Complete defluorination of PFASs via photocatalytic reduction in water

Overview

Per- and polyfluoroalkyl substances (PFASs) represent persistent environmental contaminants whose C-F bonds resist conventional degradation pathways. This study demonstrates a photocatalytic approach to achieve near-complete defluorination of PFAS compounds through visible-light-driven reduction using 5,10,15,20-tetraphenyl (4-aminophenyl) porphyrin (TAPP) aggregate photocatalysts. The methodology operates without external chemical additives, addressing a critical gap in remediation technologies for these legacy contaminants.

Methods and approach

TAPP aggregates were employed as photocatalytic substrates under visible-light irradiation. The central mechanistic feature involves generation and stabilization of the TAPP radical species (TAPP•), which persists for extended periods under ambient conditions. The radical anion generates reductive electrons with a reduction potential of -2.68 V relative to the normal hydrogen electrode, sufficient to access C-F antibonding orbitals.

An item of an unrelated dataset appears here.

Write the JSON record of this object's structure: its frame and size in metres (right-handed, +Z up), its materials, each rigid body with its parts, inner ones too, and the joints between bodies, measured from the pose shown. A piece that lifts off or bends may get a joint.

Radical stability derives from intramolecular charge delocalization facilitated by electronic coupling between amino group lone-pair electron distributions and the porphyrin highest occupied molecular orbital. This steady radical strategy was evaluated for defluorination efficacy across PFAS substrates.

Key Findings

TAPP aggregates achieved approximately 100% defluorination of PFAS compounds under visible-light conditions. The TAPP• radical demonstrates remarkable stability, with measured lifetimes exceeding seven days under ambient conditions. The sustained reduction potential of -2.68 V enables direct electron injection into C-F antibonding orbitals, initiating defluorination pathways. The synergistic electronic overlap between amino group orbitals and the porphyrin macrocycle provides the mechanistic basis for extended radical lifetimes and consequent photocatalytic performance.

Implications

This work establishes a charge-delocalization engineering strategy for designing photocatalysts capable of degrading exceptionally stable halogenated pollutants. The near-quantitative defluorination of PFAS without supplementary chemical additives presents a pathway toward practical remediation of contaminated aqueous systems. The approach is generalizable to other persistent organic contaminants characterized by strong C-X bonds resistant to conventional treatment methods. The extended radical stability under ambient conditions suggests potential scalability and reduced operational complexity compared to existing defluorination technologies. Further investigation into substrate scope, mineralization pathways, and performance in complex environmental matrices would strengthen technological viability for environmental applications.